## TASK INSTRUCTIONS:
Write out again, unaltered, the lines from the start through the line containing "self.tree.nodes.clear()".

----------------------------------------

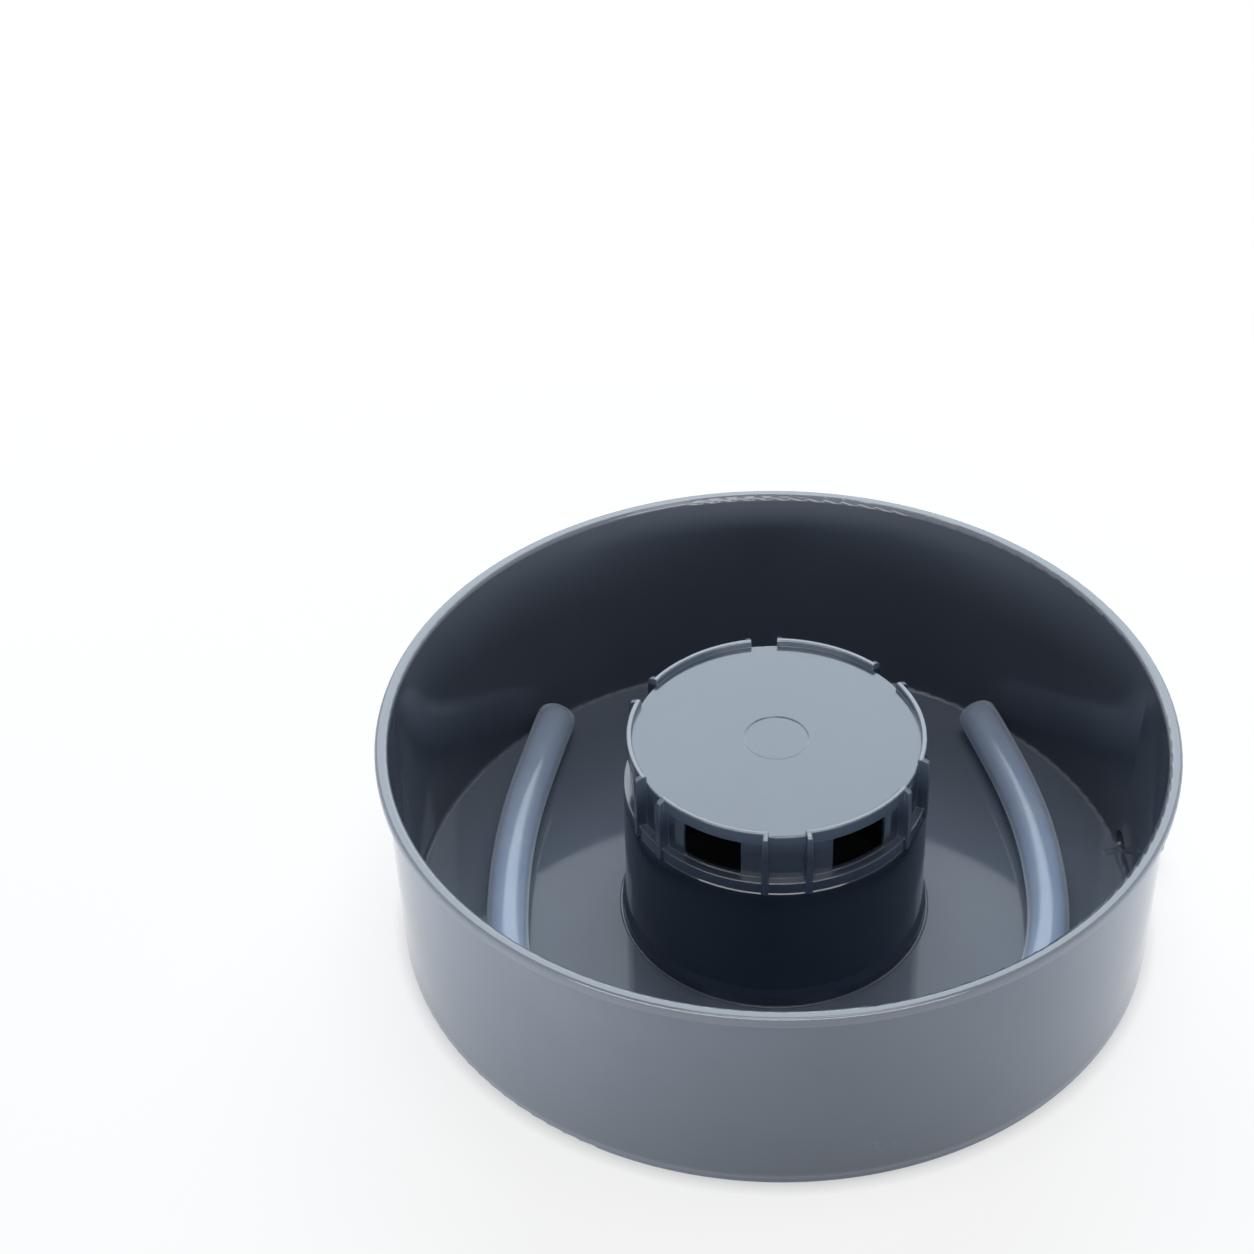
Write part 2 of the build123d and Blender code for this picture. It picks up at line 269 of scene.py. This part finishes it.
class Nodes:
    """The nodes of a material or the world, with short ways to add and link them."""

    def __init__(self, owner, bare=False):
        owner.use_nodes = True
        self.owner = owner
        self.tree = owner.node_tree
        if bare:
            self.tree.nodes.clear()

    def add(self, kind, **settings):
        node = self.tree.nodes.new(kind)
        for key, value in settings.items():
            setattr(node, key, value)
        return node

    def link(self, source, target):
        self.tree.links.new(source, target)

    def place(self):
        """The place on the object, in the object's own coordinates."""
        return self.add("ShaderNodeTexCoord").outputs["Object"]

    def height(self):
        """The height of the place on the object, in metres."""
        split = self.add("ShaderNodeSeparateXYZ")
        self.link(self.place(), split.inputs["Vector"])
        return split.outputs["Z"]

    def noise(self, scale, detail, distortion=0.0):
        """Noise over the object's own coordinates, its scale in cells per metre."""
        node = self.add("ShaderNodeTexNoise")
        node.inputs["Scale"].default_value = scale
        node.inputs["Detail"].default_value = detail
        node.inputs["Distortion"].default_value = distortion
        self.link(self.place(), node.inputs["Vector"])
        return node.outputs["Fac"]

    def span(self, source, low, high, from_low=0.0, from_high=1.0, shape="LINEAR"):
        """The source's values carried from one span to another, and held inside it."""
        node = self.add("ShaderNodeMapRange", interpolation_type=shape)
        node.inputs["From Min"].default_value = from_low
        node.inputs["From Max"].default_value = from_high
        node.inputs["To Min"].default_value = low
        node.inputs["To Max"].default_value = high
        self.link(source, node.inputs["Value"])
        return node.outputs["Result"]

    def cloud(self, scale, detail, low=0.0, high=1.0):
        """Soft patches that run from the low value to the high one."""
        return self.span(self.noise(scale, detail), low, high, noise_low, noise_high)

    def levels(self, source, stops):
        """A value that follows the source through the given stops, each a source value and a level."""
        low, high = stops[0][0], stops[-1][0]
        ramp = self.add("ShaderNodeValToRGB")
        elements = ramp.color_ramp.elements
        while len(elements) < len(stops):
            elements.new(1)
        for element, (place, level) in zip(elements, stops):
            element.position = (place - low) / (high - low)
            element.color = (level, level, level, 1)
        self.link(self.span(source, 0, 1, low, high), ramp.inputs["Fac"])
        return ramp.outputs["Color"]

    def tones(self, source, first, second):
        """A colour that runs with the source from the first, a colour or another node's, to the second."""
        node = self.add("ShaderNodeMix", data_type="RGBA")
        self.link(source, node.inputs["Factor"])
        ends = [socket for socket in node.inputs if socket.type == "RGBA"]
        if isinstance(first, tuple):
            ends[0].default_value = (*first, 1)
        else:
            self.link(first, ends[0])
        ends[1].default_value = (*second, 1)
        return next(socket for socket in node.outputs if socket.type == "RGBA")

    def edges(self, soft):
        """One along the edges, where a softened normal departs from the true one, and zero elsewhere."""
        true = self.add("ShaderNodeNewGeometry")
        along = self.add("ShaderNodeVectorMath", operation="DOT_PRODUCT")
        self.link(soft, along.inputs[0])
        self.link(true.outputs["Normal"], along.inputs[1])
        return self.span(along.outputs["Value"], 1, 0, edge_agreement, flat_agreement)

    def scuffs(self):
        """Thin curved scratch marks in a few patches, as a value that is highest on a mark."""
        marks = self.levels(self.noise(scuff_scale, detail=1, distortion=scuff_bend), scuff_marks)
        patches = self.span(self.noise(patch_scale, detail=2), 0, 1, patch_from, patch_full)
        both = self.add("ShaderNodeMath", operation="MULTIPLY")
        self.link(marks, both.inputs[0])
        self.link(patches, both.inputs[1])
        return both.outputs[0]

    def bump(self, height, depth, strength, below=None):
        """A bump of the height, laid over another normal if there is one."""
        node = self.add("ShaderNodeBump")
        node.inputs["Strength"].default_value = strength
        node.inputs["Distance"].default_value = depth
        self.link(height, node.inputs["Height"])
        if below is not None:
            self.link(below, node.inputs["Normal"])
        return node.outputs["Normal"]

    def matt(self, tone):
        """A matt surface of one grey tone."""
        node = self.add("ShaderNodeBsdfDiffuse")
        node.inputs["Color"].default_value = (tone, tone, tone, 1)
        return node.outputs["BSDF"]

    def mixed(self, share, first, second):
        """Two shaders, mixed by the share of the second."""
        node = self.add("ShaderNodeMixShader")
        for source, socket in zip((share, first, second), node.inputs):
            self.link(source, socket)
        return node.outputs["Shader"]

    def bright_rays(self):
        """One for the rays that see the white surroundings: the camera's, glossy and transmitted ones."""
        rays = self.add("ShaderNodeLightPath")
        seen = rays.outputs["Is Camera Ray"]
        for kind in ("Is Glossy Ray", "Is Transmission Ray"):
            either = self.add("ShaderNodeMath", operation="MAXIMUM")
            self.link(seen, either.inputs[0])
            self.link(rays.outputs[kind], either.inputs[1])
            seen = either.outputs[0]
        return seen


def moulded_plastic(name, dark, light, gloss, shine, edge, depth=None):
    """Glossy moulded plastic: cloudy tone, uneven gloss, soft edges painted pale as a painted highlight, a
    faint orange peel and hairline scuffs.
    The depth of tone, a painted shade that darkens the colour where less light falls, comes as stops of
    height and level, and so does a shine that varies."""
    nodes = Nodes(bpy.data.materials.new(name))
    shader = nodes.tree.nodes["Principled BSDF"]
    pale = [channel * scuff_and_highlight_share for channel in light]
    body = nodes.tones(nodes.cloud(cloud_scale, detail=3), dark, light)
    # Painted shade: the colour is darkened by height, where less light falls
    if depth is not None:
        shaded_tone = [channel * shade_share for channel in dark]
        body = nodes.tones(nodes.levels(nodes.height(), depth), body, shaded_tone)
    body = nodes.tones(nodes.scuffs(), body, pale)
    bevel = nodes.add("ShaderNodeBevel", samples=bevel_samples)
    bevel.inputs["Radius"].default_value = edge
    soft = bevel.outputs["Normal"]
    # Painted highlight: the edges are painted in the pale tone
    body = nodes.tones(nodes.edges(soft), body, pale)
    nodes.link(body, shader.inputs["Base Color"])
    rough = nodes.cloud(sheen_scale, detail=4, low=gloss * gloss_low, high=gloss * gloss_high)
    nodes.link(rough, shader.inputs["Roughness"])
    normal = nodes.bump(nodes.noise(wave_scale, detail=1), wave_depth, wave_strength, below=soft)
    normal = nodes.bump(nodes.noise(peel_scale, detail=1), peel_depth, peel_strength, below=normal)
    nodes.link(normal, shader.inputs["Normal"])
    shader.inputs["IOR"].default_value = plastic_ior
    if isinstance(shine, float):
        shader.inputs["Specular IOR Level"].default_value = shine
    else:
        nodes.link(nodes.levels(nodes.height(), shine), shader.inputs["Specular IOR Level"])
    return nodes.owner


def silicone(name, cover):
    """Milky silicone: painted paler towards its outline, a painted highlight, and each layer hides the
    cover's share of what is behind.
    """
    nodes = Nodes(bpy.data.materials.new(name))
    shader = nodes.tree.nodes["Principled BSDF"]
    body = nodes.tones(nodes.cloud(milk_scale, detail=3), silicone_dark, silicone_light)
    rim = nodes.add("ShaderNodeLayerWeight")
    rim.inputs["Blend"].default_value = rim_blend
    turned = rim.outputs["Facing"]
    # Painted highlight: the colour turns pale towards the outline
    body = nodes.tones(nodes.levels(turned, silicone_highlight_stops), body, silicone_painted_highlight)
    nodes.link(body, shader.inputs["Base Color"])
    hidden = nodes.levels(turned, [(0, cover), (plain_until, cover)] + outline_cover)
    nodes.link(hidden, shader.inputs["Alpha"])
    rough = nodes.cloud(silicone_gloss_scale, detail=2, low=silicone_gloss_low, high=silicone_gloss_high)
    nodes.link(rough, shader.inputs["Roughness"])
    grain = nodes.bump(nodes.noise(grain_scale, detail=2), grain_depth, grain_strength)
    nodes.link(grain, shader.inputs["Normal"])
    shader.inputs["IOR"].default_value = silicone_ior
    shader.inputs["Specular IOR Level"].default_value = silicone_shine
    shader.inputs["Subsurface Weight"].default_value = milk_share
    shader.inputs["Subsurface Scale"].default_value = milk_depth
    shader.inputs["Subsurface Radius"].default_value = milk_reach
    return nodes.owner


def dress(piece, material):
    """Gives a piece one material."""
    piece.data.materials.clear()
    piece.data.materials.append(material)


def make_floor():
    """A pale floor that shows white to the camera and in gloss, keeps the object's soft shadow, and has a
    painted shadow round the object's foot.
    """
    corners = [(-floor_half, -floor_half, 0), (floor_half, -floor_half, 0)]
    corners += [(floor_half, floor_half, 0), (-floor_half, floor_half, 0)]
    floor = mesh_object("floor", corners, [(0, 1, 2, 3)], smooth=False)
    nodes = Nodes(bpy.data.materials.new("floor_white"), bare=True)
    length = nodes.add("ShaderNodeVectorMath", operation="LENGTH")
    nodes.link(nodes.place(), length.inputs[0])
    away = length.outputs["Value"]
    glow = nodes.add("ShaderNodeEmission")
    # Painted shadow: the glow is weaker near the object's foot
    nodes.link(nodes.span(away, 0, floor_glow, painted_shadow_inner, painted_shadow_outer), glow.inputs["Strength"])
    lit = nodes.add("ShaderNodeAddShader")
    nodes.link(nodes.matt(floor_shadow), lit.inputs[0])
    nodes.link(glow.outputs["Emission"], lit.inputs[1])
    plain_white = nodes.add("ShaderNodeEmission")
    fade = nodes.span(away, 0, 1, floor_fade_from, floor_fade_to, shape="SMOOTHSTEP")
    seen = nodes.mixed(fade, lit.outputs["Shader"], plain_white.outputs["Emission"])
    out = nodes.add("ShaderNodeOutputMaterial")
    nodes.link(nodes.mixed(nodes.bright_rays(), nodes.matt(floor_tone), seen), out.inputs["Surface"])
    dress(floor, nodes.owner)


def make_world():
    """White to the camera and in reflections, and a dim fill on the object."""
    world = bpy.data.worlds.new("world")
    bpy.context.scene.world = world
    nodes = Nodes(world, bare=True)
    dim = nodes.add("ShaderNodeBackground")
    dim.inputs["Color"].default_value = (*fill_tone, 1)
    dim.inputs["Strength"].default_value = world_fill
    bright = nodes.add("ShaderNodeBackground")
    bright.inputs["Color"].default_value = (*white, 1)
    out = nodes.add("ShaderNodeOutputWorld")
    both = nodes.mixed(nodes.bright_rays(), dim.outputs["Background"], bright.outputs["Background"])
    nodes.link(both, out.inputs["Surface"])


def softbox(name, place, width, height, watts, colour, in_gloss, on_matt):
    """A rectangular soft light at a place, aimed at the object."""
    data = bpy.data.lights.new(name, "AREA")
    data.shape = "RECTANGLE"
    data.size = width
    data.size_y = height
    data.energy = watts
    data.color = colour
    lamp = bpy.data.objects.new(name, data)
    lamp.location = place
    lamp.rotation_mode = "QUATERNION"
    lamp.rotation_quaternion = (Vector(lamp_target) - Vector(place)).to_track_quat("-Z", "Y")
    lamp.visible_glossy = in_gloss
    lamp.visible_diffuse = on_matt
    bpy.context.scene.collection.objects.link(lamp)


make_camera()
hose = make_hose()

basin_plastic = moulded_plastic(
    "basin_plastic",
    basin_dark,
    basin_light,
    gloss=0.07,
    shine=basin_shine,
    edge=0.0004,
    depth=basin_painted_shade,
)
chimney_plastic = moulded_plastic(
    "chimney_plastic",
    chimney_dark,
    chimney_light,
    gloss=0.07,
    shine=chimney_shine,
    edge=0.0003,
)
cap_plastic = moulded_plastic(
    "cap_plastic",
    cap_dark,
    cap_light,
    gloss=0.12,
    shine=cap_shine,
    edge=0.0005,
)
dress(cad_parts["basin"], basin_plastic)
dress(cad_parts["chimney_tube"], chimney_plastic)
dress(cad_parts["steam_cap"], cap_plastic)
dress(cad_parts["chimney_gasket"], silicone("gasket_rubber", cover=0.9))
dress(hose, silicone("hose_silicone", cover=0.48))

make_floor()
make_world()
for lamp_name, settings in lamps.items():
    softbox(lamp_name, *settings)

view = bpy.context.scene.view_settings
view.view_transform = "Standard"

----------------------------------------

## SOLUTION BELOW:
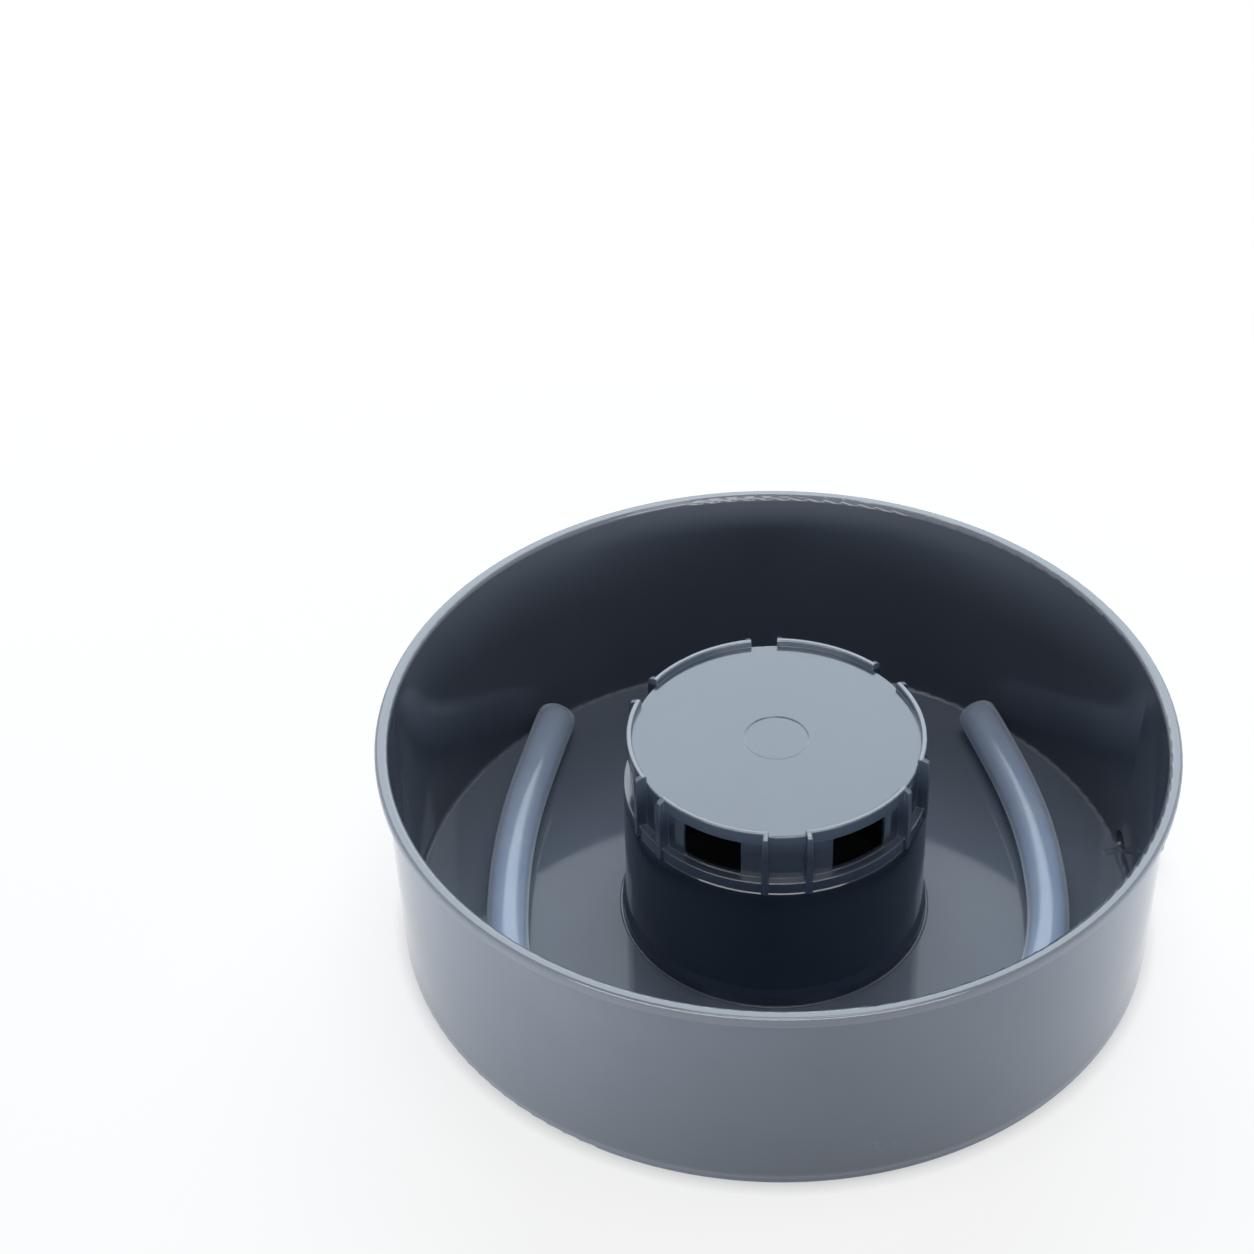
Write part 2 of the build123d and Blender code for this picture. It picks up at line 269 of scene.py. This part finishes it.
class Nodes:
    """The nodes of a material or the world, with short ways to add and link them."""

    def __init__(self, owner, bare=False):
        owner.use_nodes = True
        self.owner = owner
        self.tree = owner.node_tree
        if bare:
            self.tree.nodes.clear()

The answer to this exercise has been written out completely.